Toward greener solutions for gas separation

Separation of gases in mixtures is an important industrial process with a variety of applications. Among these, so-called ‘green’ applications and processes are growing with EU-funded researchers advancing the state of the art via vital new instrumentation and measurement standards.
Toward greener solutions for gas separation
Sorption, or separation via sorbents/solvents (dissolving the gases in a solvent that facilitates adsorption or absorption and thus removal), is employed in numerous processes from purification to hydrogen production to carbon dioxide (CO2) capture and sequestration.

Studies have shown that improved solvents could reduce energy requirements substantially while nearly eliminating harmful waste. Among the prime candidates are ionic solvents, ionic liquids that are salts with melting points near room temperature.

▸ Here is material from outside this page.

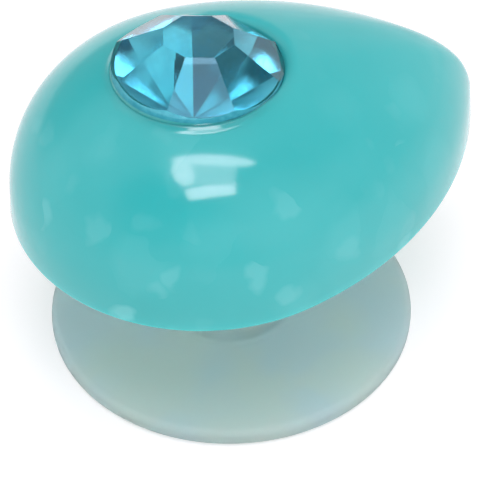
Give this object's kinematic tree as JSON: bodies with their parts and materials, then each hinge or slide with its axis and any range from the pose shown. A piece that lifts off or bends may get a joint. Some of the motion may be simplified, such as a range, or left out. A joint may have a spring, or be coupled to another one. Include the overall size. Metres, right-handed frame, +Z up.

Room temperature ionic liquids (RTILs) have a number of attractive properties in addition to their ‘eco-friendliness’. They do not evaporate to produce airborne contaminants (non-volatility) and do not catch fire (non-flammability). In addition, they are chemically and thermally stable and, given their tremendous variety, they can be tailored to individual mixtures depending on required solubility characteristics.

Despite their attractiveness, RTILs have not achieved their potential largely due to a dearth of standards defining the selective sorption characteristics for multigas applications.

European researchers initiated the S-SCIL project to fill the knowledge gap and facilitate widespread and effective application of RTILs in multigas separation processes.

The S-SCIL consortium successfully developed standards and instrumentation for measuring selective sorption in multigas applications. Included were methods for characterising the behaviour of substances such as porous solids and nanoparticles used in the sorption process.

Important existing single gas and newly developed multigas sorption standards were adapted for characterisation of gas separation using RTILs.

Novel gravimetric measurement instrumentation for sorptive gas analysis enhanced the potential market for gravimetric methods.

In addition, a number of instruments for monogas and multigas measurements were developed that were easy to use and maintain, facilitated remote data analysis via the Internet and included detailed explanatory software.

Commercialisation of S-SCIL technologies should facilitate more widespread use of RTILs in gas separation processes of vital importance to the environment.